Why the Fed started 2025 cautiously: rates, inflation and market expectations
The Federal Reserve entered 2025 with markets focused on whether inflation was cooling enough to justify easier policy. For retail traders, the key lesson was not to guess the next rate decision, but to understand how central bank expectations can move multiple asset classes at once.
Key market context
- Markets were weighing the pace of potential rate cuts against inflation that had not fully returned to target.
- Fed communication remained important because traders were sensitive to any change in wording around confidence, labor conditions, and inflation progress.
- Bond yields, the US dollar, gold, and growth-sensitive equity indices all reacted to shifts in policy expectations.
What traders were watching
- Inflation releases and whether services inflation remained sticky.
- Labor market data, especially job creation, wage growth, and unemployment trends.

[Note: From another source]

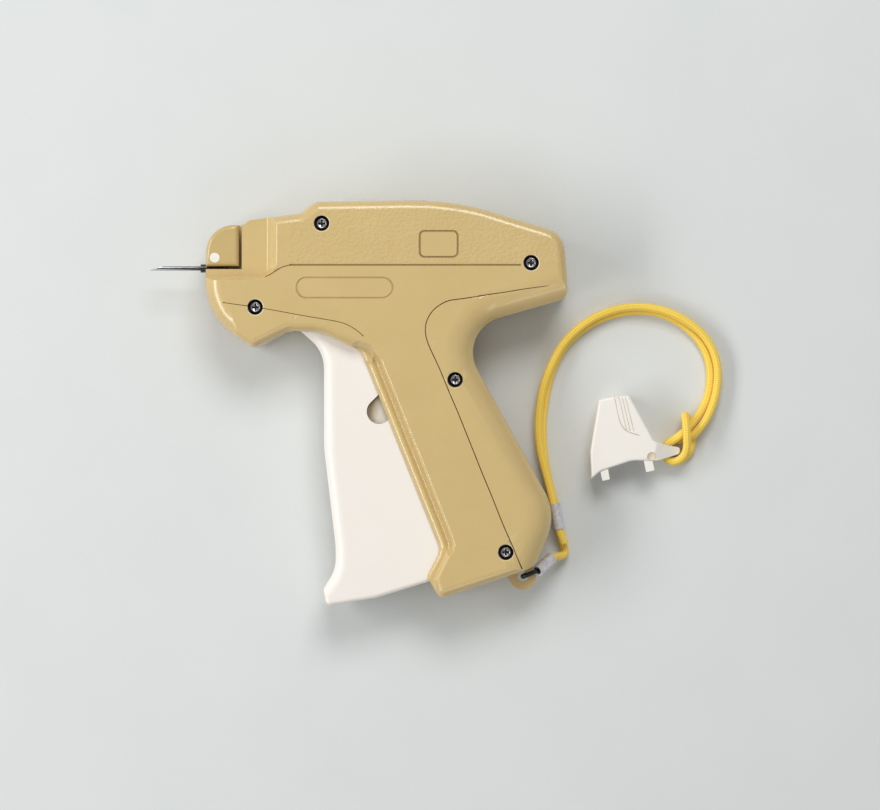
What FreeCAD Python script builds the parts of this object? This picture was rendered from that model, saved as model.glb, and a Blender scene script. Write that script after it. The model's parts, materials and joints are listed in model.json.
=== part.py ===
import FreeCAD, Part
import math
import os
from FreeCAD import Vector

# Garment tag attacher, lying on its right side.
# X runs from the needle to the tail, Y up the grip, Z out of the left side.
# The origin is on the rest face, under the grip screw that the drive lever turns on.

doc = FreeCAD.newDocument("garment_tag_attacher")
sheet = doc.addObject("Spreadsheet::Sheet", "Sizes")

SIZES = [
    # housing
    ("gun_length", 127.5),
    ("gun_height", 143.0),
    ("gun_thickness", 27.0),
    ("nose_thickness", 17.0),
    ("lip_thickness", 19.6),
    ("housing_wall", 2.0),
    ("edge_round", 3.4),
    ("back_roll_width", 10.0),
    ("back_roll_depth", 6.0),
    ("bead_width", 1.8),
    ("bead_depth", 1.4),
    ("nose_round", 1.6),
    ("groove_depth", 0.45),
    ("groove_width", 0.7),
    ("running_gap", 0.05),
    ("part_gap", 0.3),
    ("overrun", 4.0),
    # screws and bosses
    ("screw_head_radius", 1.8),
    ("screw_head_height", 1.6),
    ("screw_shank_radius", 1.2),
    ("screw_sink", 1.7),
    ("screw_recess_radius", 2.7),
    ("cross_length", 2.4),
    ("cross_width", 0.55),
    ("cross_depth", 0.8),
    ("boss_radius", 3.0),
    ("pivot_boss_radius", 4.0),
    # nose, needle and lock
    ("needle_radius", 0.75),
    ("needle_bore_radius", 0.5),
    ("needle_tail_radius", 0.65),
    ("needle_reach", 20.6),
    ("needle_slot_width", 0.35),
    ("bevel_length", 5.0),
    ("hub_radius", 2.3),
    ("hub_neck_radius", 1.4),
    ("hub_length", 7.0),
    ("hub_collar_length", 2.4),
    ("hub_collar_radius", 1.5),
    ("neck_length", 4.4),
    ("slit_width", 1.1),
    ("filament_slot_width", 1.0),
    ("clip_channel_width", 2.4),
    ("lock_shaft_radius", 1.75),
    ("lock_arm_length", 9.0),
    ("lock_arm_width", 4.0),
    ("lock_arm_thickness", 2.0),
    ("lock_flat", 1.1),
    ("cutter_thickness", 0.5),
    ("cutter_width", 4.0),
    ("cutter_height", 5.0),
    # trigger and its pins
    ("trigger_width", 15.0),
    ("trigger_web", 1.8),
    ("trigger_round", 1.6),
    ("front_roll_width", 4.2),
    ("front_roll_depth", 3.0),
    ("window_depth", 1.3),
    ("pivot_pin_radius", 1.5),
    ("cross_pin_radius", 2.0),
    ("cross_pin_length", 13.2),
    # drive lever and spring
    ("lever_thickness", 6.0),
    ("lever_hub_radius", 6.0),
    ("lever_arm_width", 7.0),
    ("knob_radius", 2.5),
    ("knob_length", 11.6),
    ("slot_gap", 0.35),
    ("slot_rim", 2.6),
    ("spring_reach", 14.0),
    ("spring_wire", 0.7),
    ("spring_post_radius", 1.2),
    # plunger and rod
    ("room_ahead", 7.8),
    ("room_behind", 6.0),
    ("plunger_front_wall", 4.0),
    ("plunger_back_wall", 2.2),
    ("plunger_width", 12.4),
    ("rod_radius", 0.4),
    ("rod_sleeve_radius", 1.3),
    ("rod_sleeve_length", 30.0),
    # feed
    ("wheel_radius", 6.0),
    ("wheel_thickness", 3.2),
    ("tooth_depth", 1.1),
    ("tooth_count", 12),
    ("pawl_thickness", 1.6),
    ("check_thickness", 0.5),
    ("check_width", 3.0),
    # heel lug
    ("lug_radius", 4.7),
    ("lug_hole_radius", 1.9),
    ("lug_thickness", 4.0),
    # lanyard
    ("cord_diameter", 3.0),
    ("ferrule_length", 9.2),
    ("ferrule_width", 3.8),
    ("ferrule_height", 7.0),
    ("ferrule_wall", 0.4),
    ("lower_ferrule_length", 8.6),
    ("lower_ferrule_radius", 2.1),
    ("loop_wire", 1.6),
    # needle cap
    ("cap_width", 23.0),
    ("cap_height", 29.5),
    ("cap_place_x", 60.35),
    ("cap_place_y", -20.2),
    ("cap_thickness", 11.0),
    ("cap_wall", 1.6),
    ("cap_round", 0.8),
    ("tab_thickness", 6.0),
    ("tab_slot_width", 3.4),
    ("tab_slot_floor", 0.8),
    ("tab_slot_height", 6.3),
    ("peg_width", 2.7),
]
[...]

- Fed speakers and meeting statements for signs of patience or increased confidence.
Why it mattered
- Interest-rate expectations influence discount rates, currency strength, and the relative appeal of yield-bearing assets.
- A cautious Fed can keep markets alert to both upside inflation surprises and downside growth risks.

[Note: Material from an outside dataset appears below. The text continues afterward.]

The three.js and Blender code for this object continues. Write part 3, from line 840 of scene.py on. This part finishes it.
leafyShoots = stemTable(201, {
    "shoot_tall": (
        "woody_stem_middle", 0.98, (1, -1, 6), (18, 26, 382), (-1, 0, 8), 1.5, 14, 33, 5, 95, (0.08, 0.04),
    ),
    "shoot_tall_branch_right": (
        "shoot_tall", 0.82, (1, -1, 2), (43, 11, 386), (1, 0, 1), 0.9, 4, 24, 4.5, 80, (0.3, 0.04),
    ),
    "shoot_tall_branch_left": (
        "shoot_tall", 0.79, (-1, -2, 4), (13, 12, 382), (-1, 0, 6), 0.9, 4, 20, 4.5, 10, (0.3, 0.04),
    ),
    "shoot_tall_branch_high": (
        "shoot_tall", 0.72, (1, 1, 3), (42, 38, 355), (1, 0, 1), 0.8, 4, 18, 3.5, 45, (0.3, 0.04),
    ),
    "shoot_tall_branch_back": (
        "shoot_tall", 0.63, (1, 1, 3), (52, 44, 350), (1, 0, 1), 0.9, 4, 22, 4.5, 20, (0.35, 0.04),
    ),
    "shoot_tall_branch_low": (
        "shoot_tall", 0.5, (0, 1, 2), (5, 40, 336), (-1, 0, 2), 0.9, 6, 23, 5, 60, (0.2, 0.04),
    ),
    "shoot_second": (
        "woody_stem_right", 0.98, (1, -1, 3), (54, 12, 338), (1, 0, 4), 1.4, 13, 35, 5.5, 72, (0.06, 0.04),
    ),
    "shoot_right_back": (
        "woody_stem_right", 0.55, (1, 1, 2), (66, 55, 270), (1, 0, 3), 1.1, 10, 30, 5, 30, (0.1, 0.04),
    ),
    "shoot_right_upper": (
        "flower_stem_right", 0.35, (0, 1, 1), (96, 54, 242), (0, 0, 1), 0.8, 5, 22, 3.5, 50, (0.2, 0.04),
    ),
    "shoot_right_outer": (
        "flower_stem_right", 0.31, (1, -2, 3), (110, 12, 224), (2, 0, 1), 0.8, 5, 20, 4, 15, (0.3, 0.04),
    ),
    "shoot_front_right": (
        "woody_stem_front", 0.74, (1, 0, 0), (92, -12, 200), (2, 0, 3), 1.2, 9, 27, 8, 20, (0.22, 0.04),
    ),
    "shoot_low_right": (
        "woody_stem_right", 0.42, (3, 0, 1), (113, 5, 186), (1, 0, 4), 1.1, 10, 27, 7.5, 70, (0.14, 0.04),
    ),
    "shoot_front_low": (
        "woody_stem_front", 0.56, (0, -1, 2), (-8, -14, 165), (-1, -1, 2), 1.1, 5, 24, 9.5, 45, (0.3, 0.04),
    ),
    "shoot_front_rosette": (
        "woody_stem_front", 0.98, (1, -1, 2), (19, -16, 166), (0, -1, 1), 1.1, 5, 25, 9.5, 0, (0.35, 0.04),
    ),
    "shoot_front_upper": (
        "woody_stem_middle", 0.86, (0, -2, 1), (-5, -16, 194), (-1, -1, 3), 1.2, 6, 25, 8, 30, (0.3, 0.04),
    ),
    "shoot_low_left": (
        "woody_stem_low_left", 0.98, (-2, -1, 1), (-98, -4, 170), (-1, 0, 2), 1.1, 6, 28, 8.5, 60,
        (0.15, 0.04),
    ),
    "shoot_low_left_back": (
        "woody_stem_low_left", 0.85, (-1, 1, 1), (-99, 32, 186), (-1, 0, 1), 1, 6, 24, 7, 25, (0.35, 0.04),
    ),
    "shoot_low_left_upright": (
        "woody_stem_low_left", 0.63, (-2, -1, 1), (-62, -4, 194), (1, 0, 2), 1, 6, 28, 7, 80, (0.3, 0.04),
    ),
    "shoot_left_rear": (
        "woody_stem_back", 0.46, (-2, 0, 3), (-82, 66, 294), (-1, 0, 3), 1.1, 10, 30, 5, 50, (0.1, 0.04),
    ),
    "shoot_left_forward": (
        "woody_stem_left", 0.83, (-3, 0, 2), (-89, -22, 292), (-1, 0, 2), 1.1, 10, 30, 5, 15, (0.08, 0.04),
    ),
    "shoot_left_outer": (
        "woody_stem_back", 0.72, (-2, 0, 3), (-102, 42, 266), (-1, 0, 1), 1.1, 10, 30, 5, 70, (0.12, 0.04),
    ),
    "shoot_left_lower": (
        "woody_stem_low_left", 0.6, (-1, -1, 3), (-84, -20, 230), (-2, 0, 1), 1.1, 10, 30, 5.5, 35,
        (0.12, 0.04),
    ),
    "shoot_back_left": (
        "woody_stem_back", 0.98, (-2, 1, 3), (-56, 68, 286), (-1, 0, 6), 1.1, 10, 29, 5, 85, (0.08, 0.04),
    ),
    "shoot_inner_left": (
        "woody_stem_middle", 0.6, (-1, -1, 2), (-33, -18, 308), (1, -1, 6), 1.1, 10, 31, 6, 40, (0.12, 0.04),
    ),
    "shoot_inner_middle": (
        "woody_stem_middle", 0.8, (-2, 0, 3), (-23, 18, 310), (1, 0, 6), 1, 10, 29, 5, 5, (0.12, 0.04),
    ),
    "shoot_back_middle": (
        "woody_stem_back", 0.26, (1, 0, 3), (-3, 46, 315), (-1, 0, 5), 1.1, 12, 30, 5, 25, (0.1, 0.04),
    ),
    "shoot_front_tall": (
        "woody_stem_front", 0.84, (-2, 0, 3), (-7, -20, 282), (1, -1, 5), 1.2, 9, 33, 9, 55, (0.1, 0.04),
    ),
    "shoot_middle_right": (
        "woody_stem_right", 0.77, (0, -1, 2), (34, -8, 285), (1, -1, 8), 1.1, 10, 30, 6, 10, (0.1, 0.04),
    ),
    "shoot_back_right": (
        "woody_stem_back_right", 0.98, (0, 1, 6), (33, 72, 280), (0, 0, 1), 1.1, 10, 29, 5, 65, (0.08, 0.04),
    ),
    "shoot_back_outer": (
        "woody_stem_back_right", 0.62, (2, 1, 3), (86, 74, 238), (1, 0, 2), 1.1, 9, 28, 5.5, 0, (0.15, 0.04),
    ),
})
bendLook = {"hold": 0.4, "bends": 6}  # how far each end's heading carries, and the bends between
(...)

- Traders needed to separate short-term event volatility from the broader policy path.
Market impact across assets
- USD: A more cautious Fed path can support the dollar if rate-cut expectations are pushed back.

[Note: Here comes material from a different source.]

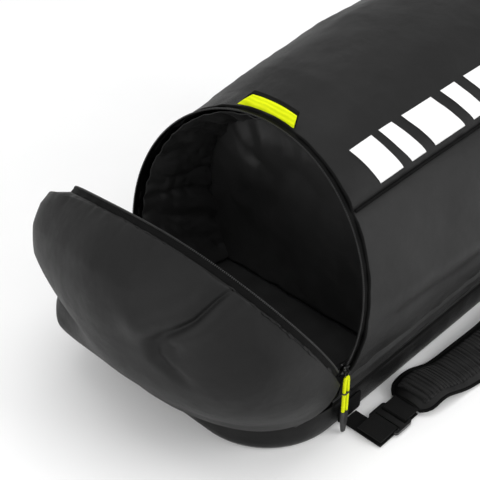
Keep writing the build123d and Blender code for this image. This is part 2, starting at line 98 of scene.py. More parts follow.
# ---- materials ------------------------------------------------------------------------------
class Mat:
    """A Principled material with a few helpers for its nodes."""

    def __init__(self, name, rough=0.6, spec=0.5, metallic=0.0, sheen=0.0):
        self.m = bpy.data.materials.new(name)
        self.m.use_nodes = True
        self.t = self.m.node_tree
        self.b = self.t.nodes["Principled BSDF"]
        for k, v in (("Roughness", rough), ("Specular IOR Level", spec), ("Metallic", metallic),
                     ("Sheen Weight", sheen), ("Sheen Roughness", 0.5)):
            self.b.inputs[k].default_value = v
        self.coord = self.t.nodes.new("ShaderNodeTexCoord").outputs["Object"]

    def node(self, kind, inputs=(), **attrs):
        n = self.t.nodes.new(kind)
        for k, v in attrs.items():
            setattr(n, k, v)
        for k, v in dict(inputs).items():
            s = n.inputs[k]
            if hasattr(v, "is_linked"):
                self.t.links.new(v, s)
            else:
                s.default_value = v
        return n

    def link(self, a, b):
        self.t.links.new(a, b)

    def noise(self, scale, detail=3, rough=0.55, vec=None):
        return self.node("ShaderNodeTexNoise", {"Vector": vec or self.coord, "Scale": scale,
                                                "Detail": detail, "Roughness": rough}).outputs["Fac"]

    def wave(self, scale, direction, distort=0.0):
        return self.node("ShaderNodeTexWave", {"Vector": self.coord, "Scale": scale, "Distortion": distort},
                         wave_type="BANDS", bands_direction=direction, wave_profile="SIN").outputs["Fac"]

    def math(self, op, a, b):
        return self.node("ShaderNodeMath", {0: a, 1: b}, operation=op).outputs[0]

    def ramp(self, fac, lo, hi, p0=0.3, p1=0.7):
        n = self.node("ShaderNodeValToRGB", {"Fac": fac})
        e = n.color_ramp.elements
        e[0].position, e[0].color = p0, (*lo, 1)
        e[1].position, e[1].color = p1, (*hi, 1)
        return n.outputs["Color"]

    def color(self, sock):
        self.link(sock, self.b.inputs["Base Color"])
        return self

    def rough(self, fac, lo, hi):
        n = self.node("ShaderNodeMapRange", {"Value": fac, "To Min": lo, "To Max": hi})
        self.link(n.outputs["Result"], self.b.inputs["Roughness"])
        return self

    def bump(self, height, strength, distance, before=None):
        ins = {"Height": height, "Strength": strength, "Distance": distance}
        if before is not None:
            ins["Normal"] = before
        return self.node("ShaderNodeBump", ins).outputs["Normal"]

    def normal(self, sock):
        self.link(sock, self.b.inputs["Normal"])
        return self.m


def lin(v):
    v = v / 255
    return v / 12.92 if v < 0.04045 else ((v + 0.055) / 1.055) ** 2.4


def grey(v):
    """A neutral linear colour from an 8-bit screen grey."""
    return (lin(v),) * 3


def coated_fabric(name, dark, light):
    """Matt coated polyester: fine plain weave, faint cloudiness, slack hollows and creases."""
    m = Mat(name, spec=0.21)
    cloud = m.noise(9.0, 4)
    fine = m.noise(700.0, 2)
    m.color(m.ramp(m.math("ADD", m.math("MULTIPLY", cloud, 0.75), m.math("MULTIPLY", fine, 0.25)),
                   dark, light, 0.32, 0.68))
    mottle = m.math("ADD", m.math("MULTIPLY", m.noise(22.0, 5), 0.7), m.math("MULTIPLY", fine, 0.3))
    m.rough(mottle, 0.36, 0.60)
    wx, wy, wz = (m.wave(520.0, d) for d in ("X", "Y", "Z"))
    weave = m.math("ADD", m.math("MULTIPLY", wx, wz), m.math("MULTIPLY", wy, 0.6))
    slack = m.bump(m.noise(8.0, 1, 0.4), 0.60, 0.030)
    creased = m.bump(m.noise(32.0, 2, 0.5), 0.35, 0.0050, slack)
    return m.normal(m.bump(weave, 0.22, 0.0006, creased))


def woven(name, dark, light, scale=260.0, axes=("X", "Y"), rough=(0.6, 0.85), depth=0.0009):
    """Webbing and tape: crossed ribs, coloured lighter on the rib tops as painted highlight and darker
    between them as painted shade, with a random tone mixed in.
    """
    m = Mat(name, spec=0.10)
    a = m.wave(scale, axes[0], 0.4)
    b = m.wave(scale * 0.7, axes[1], 0.6)
    rib = m.math("MULTIPLY", m.math("ADD", a, b), 0.5)
    # colour follows the rib height: painted highlight on the rib tops, painted shade in the grooves, plus
    # random tone
    rib_shade_mix = m.math("ADD", m.math("MULTIPLY", rib, 0.7), m.math("MULTIPLY", m.noise(60.0, 4), 0.3))
    m.color(m.ramp(rib_shade_mix, dark, light, 0.25, 0.8))
    m.rough(rib, *rough)
    return m.normal(m.bump(rib, 0.55, depth, m.bump(m.noise(500.0, 2), 0.2, 0.0006)))


def moulded(name, dark, light, rough=(0.35, 0.55), spec=0.5, metallic=0.0, grain=900.0, strength=0.12):
    """Moulded or painted hard pieces with a fine grain and rubbed patches."""
    m = Mat(name, spec=spec, metallic=metallic)
    patch = m.noise(120.0, 4)
    m.color(m.ramp(patch, dark, light))
    m.rough(m.noise(240.0, 3), *rough)
    return m.normal(m.bump(m.noise(grain, 2), strength, 0.0004))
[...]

- Gold: Gold can face pressure from higher real yields, but may also find support during risk-off periods.
- Indices: Growth stocks can be sensitive to higher yields because future earnings are discounted more heavily.
- FX: Rate differentials can affect major currency pairs when US policy expectations shift.
Risk and education note
Central bank events can create fast price moves, spread changes, and slippage. This article is for education only and does not provide a trade recommendation.